When she smiled down at me in my mishaps I felt uplifted. Facing her, to own up to wrongdoing, seared my soul because I was made aware of my own lack of goodness and how that hurted her.


People don’t get on in the world without people to look up to, and - with my parents and teachers - Mrs Foster was such a lady. 


As I reflect on her with you, I judge her goodness to have been a pointer beyond herself to the world beyond this world our Dome points to, the world we call heaven, a place thrilling with the goodness of God so evident in this lady.
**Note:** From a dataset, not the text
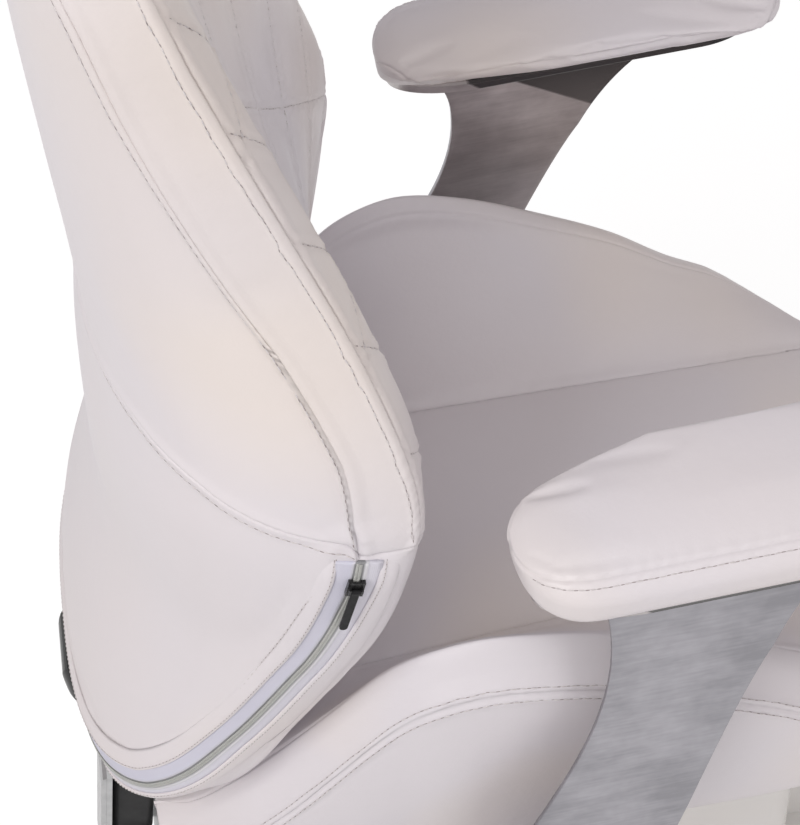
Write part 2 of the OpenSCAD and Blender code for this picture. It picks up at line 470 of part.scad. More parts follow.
module zip_pull() color("black") zip_frame(slider_i) difference() {
  union() {
    translate([-3.4, 0, pull_z]) rotate([0, 90, 0]) cylinder(r = 2, h = 6.8);
    translate([-3.2, 0, pull_z - 0.9]) cube([6.4, 46, 1.8]);
    translate([0, 46, pull_z - 0.9]) cylinder(r = 3.2, h = 1.8);
  }
  translate([-6, 0, pull_z]) rotate([0, 90, 0]) cylinder(r = 1 + run, h = 12);
}

// ======================================================================
// Base, bowl and fittings
// ======================================================================
pl_len = plinth_front - plinth_rear; pl_mid = (plinth_front + plinth_rear)/2;
foot_pts = [for (x = [-1, 1], u = [plinth_rear + 90, pl_mid, plinth_front - 110]) [x*(plinth_w/2 - 70), u]];
deck_r = 42;                             // posts for the faucet and the button
deck_a = 23.87;                          // their angle ahead of the bowl's middle
deck = [(tub_r - deck_r/2) * cos(deck_a), bowl_u + (tub_r - deck_r/2) * sin(deck_a)];
tub_room = tub_r - deck_r;               // radius of the room round the bowl
cover_half = 130;                        // half width of the pipe cover
module tub_outer(o = 0) rotate_extrude() polygon(concat([[0, plinth_h + 0.1 - o]], [[tub_r - 30 + o, plinth_h + 0.1 - o]],
  bez([tub_r - 30 + o, plinth_h + 0.2], [tub_r - 24 + o, plinth_h + 90], [tub_r - 2 + o, rim_h - 70], [tub_r + o, rim_h - 14], 8),
  bez([tub_r + o, rim_h - 10], [tub_r + o, rim_h - 3], [tub_r - 3 + o, rim_h], [tub_r - 10, rim_h], 4), [[0, rim_h]]));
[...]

Pointers to heaven like the goodness of Mrs Foster have a ripple effect. Thanks to her and many good people including teachers, chaplains and former pupils of Giggleswick I keep up with - and my own crucial opening up to God himself - I stand before you this evening where I sat as pupil half a century ago.

‘The good person out of the good treasure of the heart produces good’. Seeking goodness for Christians is inseparable from seeking God and the purification he grants. Goodness as a moral quality builds through life experience but it can also diminish depending on where your heart is set. It is my conviction that the vision of God is transformative of the heart and its fullness will be at the heart of heaven. Conversely the heart of the human problem is the problem of the human heart. As Thomas More wrote: ‘whoever bids others to do right, but gives an evil example by acting the opposite way is like a foolish weaver who weaves with one hand and unravels the cloth just as quickly with the other’. Standing here - talking, writing and broadcasting about heaven - would be presumptuous unless my own heart were set in that direction and its problems being alleviated by the Holy Spirit.


As St John writes in his first letter: ‘Beloved, we are God's children now; what we will be has not yet been revealed. What we do know is this: when he is revealed, we will be like him, for we will see him as he is. And all who have this hope in him purify themselves, just as he is pure.’ (1 John 3:2-3) 


On my visits here I take time to look up into the Chapel Dome, filled with angels, to renew that hope and purification, when it's as if God says to me what I now say to you: Be good!